Geddings started the e-mail exchange by forwarding a News & Observer article to Middleton about the pending lottery vote that day.
Middleton responded, noting that he thought it was unlikely to pass given that some members weren't going to be there. That had happened earlier and Senate leader Marc Basnight did not push for a vote — and won praise for it from editorial writers across the state.
Middleton did not identify Basnight by name, but wrote to Geddings, "Heard he got the big head when all these articles were written about him 'doin the honorable thing' that he is thinking he won't bring it up during the absences... only his hairdresser knows for sure."
Geddings: "Bet you dinner at Mortons in Charlotte it passes today."
Middleton bets him a dinner that it won't. He adds: "It wasnt good news last night but it may have turned."
Geddings: "It’s a bet... t-bone and I like that souffle thing they do... of course 3 or 4 martinis before... cigar and cognac afterwards." (Ellipses his.)
Geddings followed up later with some insight from the office of Senate Majority Leader Tony Rand, the leading lottery supporter in the chamber.

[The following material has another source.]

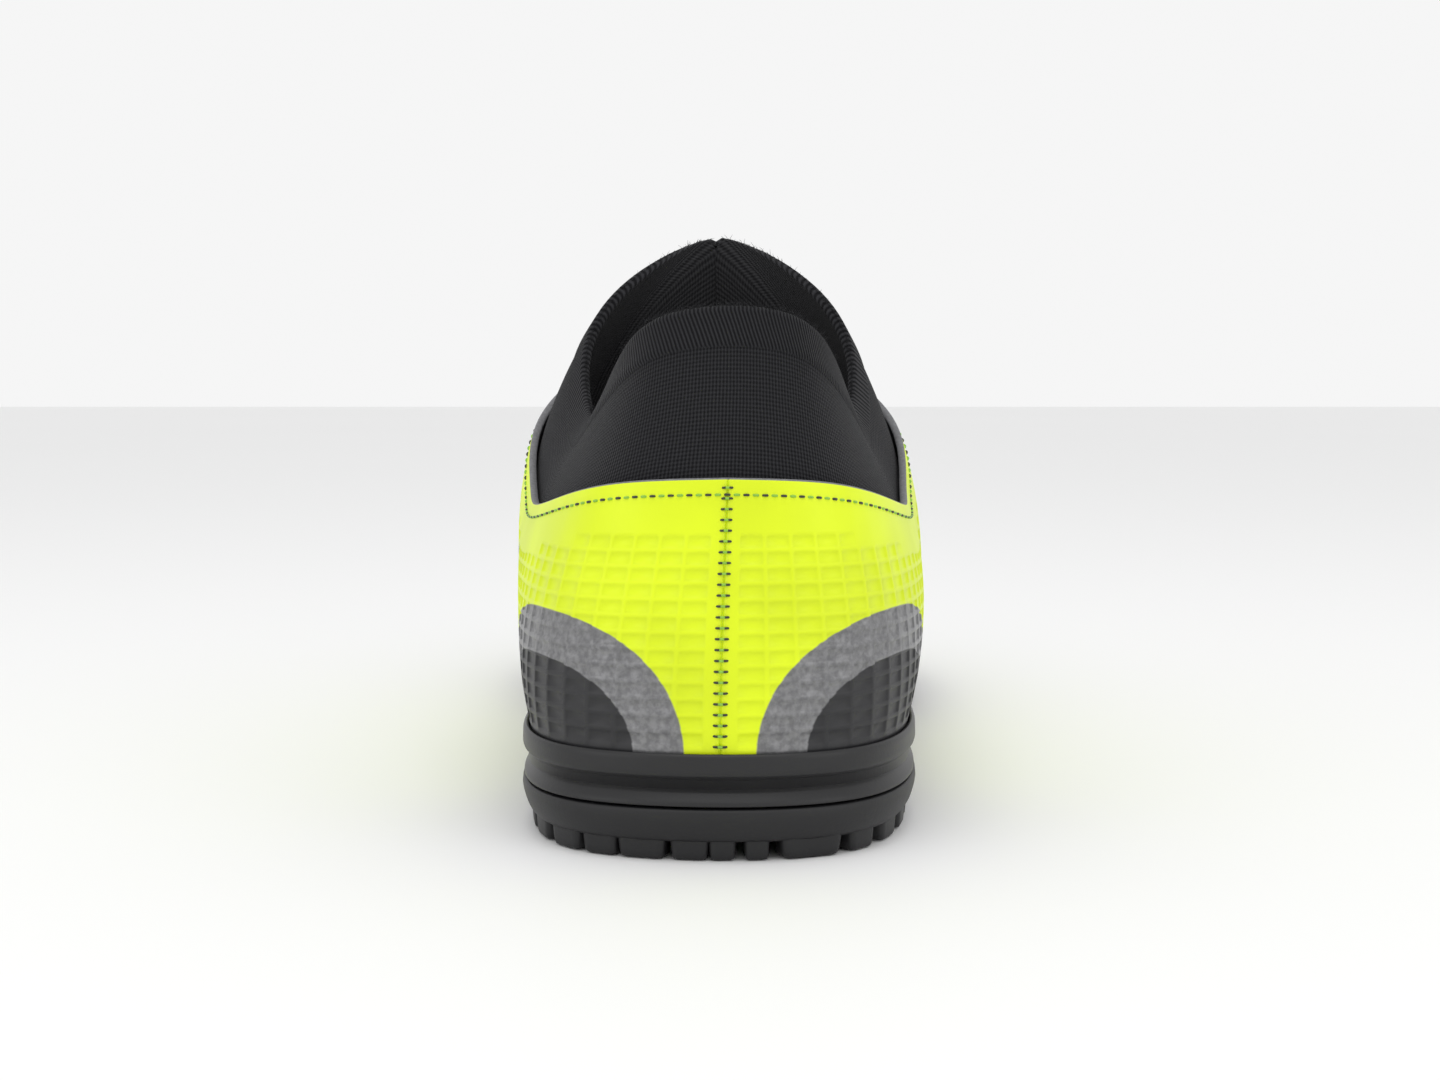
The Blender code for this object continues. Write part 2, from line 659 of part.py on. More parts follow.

A Democratic Party employee had talked to Rand this morning, Geddings wrote, and "he’s giving odds of 1:1 (yes they have a pool goin')"
Geddings says that if Middleton wins the bet, he's taking him to "the South 29 drive in for the Big Boy burger..."
Geddings then adds: "Get ready to move to Raleigh to do start-up!"
The lottery passed later that day.
Prosecutors say in a court document that Geddings’ intent to assist Scientific Games in obtaining lottery vendor contracts is "best evidenced" by the message to Middleton to get ready to move to Raleigh.